Fewer than a dozen autopsies have taken place in the special lab since COVID-19’s onset, Lee said, because “there haven’t been a whole lot of requests.”
“The few cases conducted last year at the biosafety lab were of passengers from overseas who died shortly after arrival -- all of them were found to be negative later on,” he said.
“So far just three were definitely positive,” he said. All three were done this year, to clarify the role COVID-19 played in their deaths.
Korea counts all deaths with a positive test -- pre- or postmortem -- as COVID-19 deaths, “probably out of statistical convenience,” he said. “But dying with COVID-19 is different from dying from it, and autopsies can help draw that distinction.”
In March last year in a small city near Daegu, Korea’s initial epicenter of the pandemic, a 17-year-old died after developing pneumonia. Medics who treated him said he had COVID-19, which would have made him the country’s only teen fatality. The government, concluding that the result was a false positive, said no autopsy was necessary. Incomprehensibly, though, his family was still denied a proper funeral “out of caution.”
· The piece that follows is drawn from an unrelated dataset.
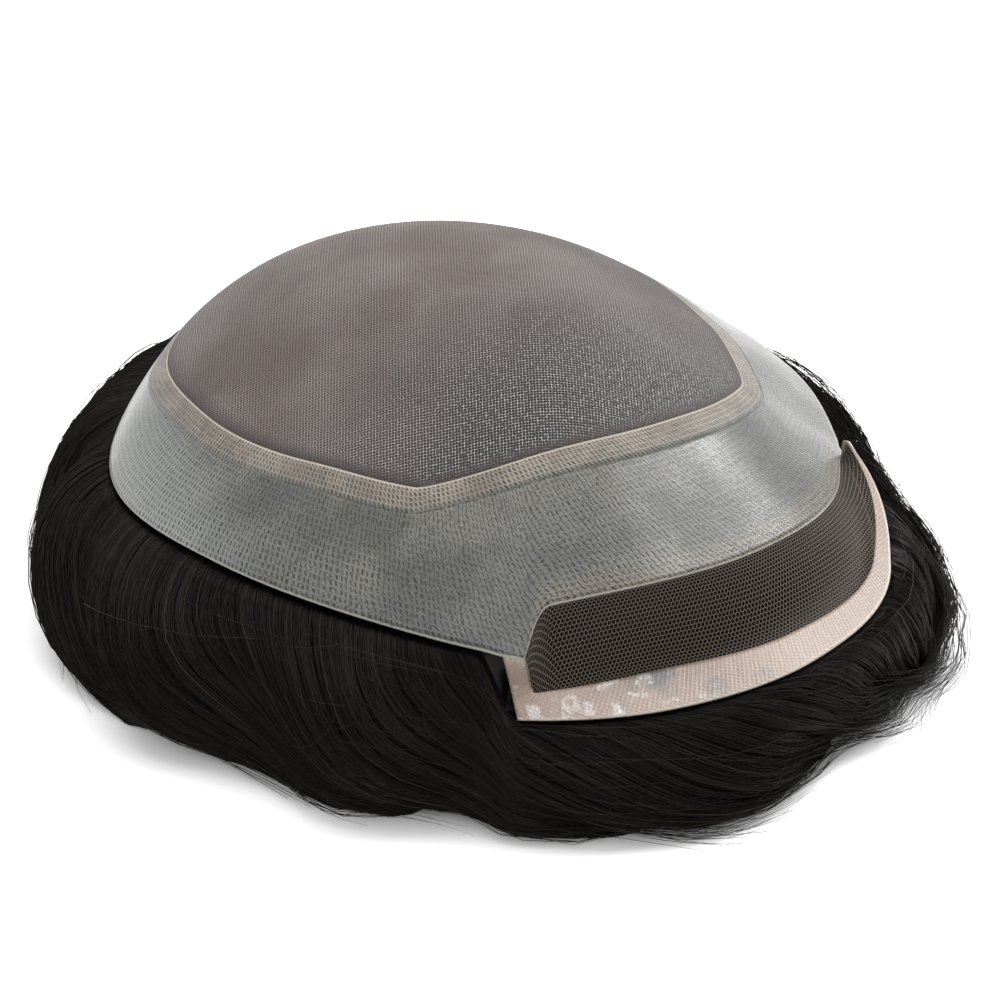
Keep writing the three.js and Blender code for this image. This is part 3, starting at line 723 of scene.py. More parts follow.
@dataclass(frozen=True)
class HairFinish:
    """Near-black hair with some olive-brown hairs in it."""

    name: str
    dark: Color = (0.0026, 0.0024, 0.0024)
    warm: Color = (0.021, 0.0155, 0.0095)
    streaked: bool = False
    relief: float = 0.0005

    def build(self) -> bpy.types.Material:
        """Single hairs take their colour from their own tint, and the mass is scored along its flow."""
        nodes = Nodes(self.name)
        if self.streaked:
            streak = nodes.noise(nodes.uv(0, (5.5, 0.35)), 1.0, 4)
            nodes.bump(streak, self.relief)
            amount = nodes.times(nodes.ramp(streak, 0.5, 0.8), 0.3)
        else:
            amount = nodes.value("tint")
        return nodes.finish(nodes.mix(amount, self.dark, self.warm), 0.42, Specular_IOR_Level=0.11)


def grid_faces(rows: int, columns: int, closed: bool = False) -> Array:
    """Corner numbers of the quads of a grid whose rows run outwards and columns to the right."""
    wide = columns if closed else columns - 1
    row, column = np.meshgrid(np.arange(rows - 1), np.arange(wide), indexing="ij")
    after = (column + 1) % columns
    first, second = row * columns + column, (row + 1) * columns + column
    third, fourth = (row + 1) * columns + after, row * columns + after
    return np.stack((first, second, third, fourth), -1).reshape(-1, 4)


def weld(obj: bpy.types.Object, distance: float) -> None:
    """Joins corners that lie together, and removes the corners that no face uses."""
    work = bmesh.new()
    work.from_mesh(obj.data)
    bmesh.ops.remove_doubles(work, verts=work.verts, dist=distance)
    loose = [vert for vert in work.verts if not vert.link_faces]
    bmesh.ops.delete(work, geom=loose, context="VERTS")
    work.to_mesh(obj.data)
    work.free()


def add_piece(name: str, points: Array, faces: Array, material: bpy.types.Material,
              sheet: Array | None = None) -> bpy.types.Object:
    """Makes a mesh from points in the base's own frame.

    Args:
        name: The piece's name.
        points: Corners, in millimetres.
        faces: Corner numbers of each face.
        material: Its finish.
        sheet: For each corner, the place on the flat sheet in millimetres.

    Returns:
        The new object, shaded smooth, riding on the part.
    """
    mesh = bpy.data.meshes.new(name)
    corners = (points.reshape(-1, 3) + ROW_SHIFT) * MM
    mesh.from_pydata(corners, [], faces.tolist())
    if sheet is not None:
        layer = mesh.uv_layers.new(name="sheet")
        loops = np.empty(len(mesh.loops), dtype=np.int32)
        mesh.loops.foreach_get("vertex_index", loops)
        layer.data.foreach_set("uv", sheet.reshape(-1, 2)[loops].astype(np.float32).ravel())
    mesh.materials.append(material)
    mesh.shade_smooth()
    obj = bpy.data.objects.new(name, mesh)
    bpy.context.scene.collection.objects.link(obj)
    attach(obj, "root")
    return obj


def add_values(obj: bpy.types.Object, name: str, values: Array) -> None:
    """Keeps one number for each corner of a mesh, under a name that its finish reads."""
    layer = obj.data.attributes.new(name, "FLOAT", "POINT")
    layer.data.foreach_set("value", values.ravel().astype(np.float32))


def face_area(obj: bpy.types.Object) -> float:
    """Area of all the faces of a mesh, in square metres."""
    areas = np.empty(len(obj.data.polygons))
    obj.data.polygons.foreach_get("area", areas)
    return float(areas.sum())


def finish_sheet(obj: bpy.types.Object, wall: float, node: str) -> bpy.types.Object:
    """Closes a sheet's seam, gives it its wall below its upper side and hides the part it replaces."""
    weld(obj, 0.01 * MM)
    solid = obj.modifiers.new("wall", "SOLIDIFY")
    solid.thickness = wall * MM
    solid.offset = -1
    solid.use_rim = True
    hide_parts(node)
    return obj


def row_lengths(points: Array, axis: int) -> Array:
    """Length run along one axis of a grid of points, from its first row or column."""
    steps = np.linalg.norm(np.diff(points, axis=axis), axis=-1)
    start = np.zeros_like(np.take(steps, [0], axis=axis))
    return np.concatenate((start, np.cumsum(steps, axis=axis)), axis=axis)


@dataclass
class DomeBand:
    """A ring of sheet on the dome between two edges, its seam at the back."""

    name: str
    rings: int
    step: float
    wall: float

    def headings(self) -> Array:
        """Even headings once round from the back, closer at the skin's two front corners."""
        even = np.linspace(-180, 180, int(360 / self.step) + 1)
        corners = ((BASE.skin_corner, BASE.corner_sweep), (BASE.far_corner, BASE.far_sweep))
        near, far = (np.linspace(corner - sweep - 0.4, corner + 0.1, 22) for corner, sweep in corners)
        return np.unique(np.round(np.concatenate((even, far, -near)), 4))

    def grid(self, inner: Array, outer: Array) -> Array:
        """Points over the dome, at even shares from the inner edge to the outer."""
        heading = self.headings()
        share = np.linspace(0, 1, self.rings)[:, None]
        radius = inner + (outer - inner) * share
        return on_plan(heading, radius, BASE.dome_height(heading, radius))

    def run(self, points: Array, pitch: float) -> Array:
        """Length round the band on its middle ring, fitted to whole pitches so it closes on itself."""
        middle = row_lengths(points, 1)[self.rings // 2]
        fitted = middle * (round(middle[-1] / pitch) * pitch / middle[-1])
        return np.broadcast_to(fitted, points.shape[:2])

    def dress(self, points: Array, sheet: Array, material: bpy.types.Material, node: str) -> bpy.types.Object:
        """Makes the band's mesh, closes its seam, gives it its wall and hides the part it replaces."""
        obj = add_piece(self.name, points, grid_faces(*points.shape[:2]), material, sheet)
        return finish_sheet(obj, self.wall, node)


@dataclass
class CrownNet(DomeBand):
    """The net crown patch."""

    name: str = "crown_net"
    rings: int = 36
    step: float = 2.5
    wall: float = 0.45
    tuck: float = 0.2
    hem: float = 1.6
    hem_fade: float = 2.2

    def build(self) -> bpy.types.Object:
        """Builds the patch from the middle to its edge, closes the middle and marks the hem where the net
        lies double.
        """
        heading = self.headings()
        pole = np.full_like(heading, 0.02)
        points = self.grid(pole, BASE.soft_crown_edge(heading) + self.tuck)
        faces = grid_faces(*points.shape[:2])
        obj = add_piece(self.name, points, faces, NetFinish().build(), points[..., :2].copy())
        inwards = row_lengths(points[::-1], 0)[::-1]
        add_values(obj, "hem", 1 - smooth((inwards - self.hem) / self.hem_fade))
        finish_sheet(obj, self.wall, "crown_mesh")
        return obj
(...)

The teenager’s high-profile death is an example of a case where an autopsy would have helped elucidate the questions and put the controversy to rest, Lee said.
In Korea, the forensic service has no authority to call for an autopsy -- the court grants that permission, usually at the request of the police. The Korea Disease Control and Prevention Agency’s commissioner can also request the examination, although to date no such request has ever been filed for a COVID-19 patient.
Lee cited the US system, where the medical examiner decides if an autopsy must be performed, as “ideal,” especially amid a complex web of challenges posed by the present pandemic that would not have been a problem in ordinary times.
“In investigations of deaths of COVID-19-vaccinated subjects, for instance, the public health agency can be considered a party of interest. For credibility, it’s better to put a third party in charge of making the related decisions and presenting the results to the public and so on,” he said.
Lee believes the reason that so few autopsies have taken place in Korea is twofold.
“One reason is people’s reluctance toward the idea of autopsies of their loved ones,” he said. “Another is the policy that mandates cremation for everyone who has had a positive test result for purposes of infection control.”
From the beginning of the pandemic, the Korean government has stated that people who have died with COVID-19 must be cremated -- burial is not an option -- despite the World Health Organization guidance that says cremation should be “a matter of choice.”
On a personal level, autopsies offer a “final chance at finding out the truth” in the face of an unexplained death, and “one way to bring closure to the questions that otherwise could not be answered,” he said. They can also provide crucial insights into the many mysteries of the new disease -- which then could lead to lifesaving discoveries, like a treatment.
“In a novel infectious disease emergency, forensic medical examinations can shed light on some key, unanswered questions,” he said.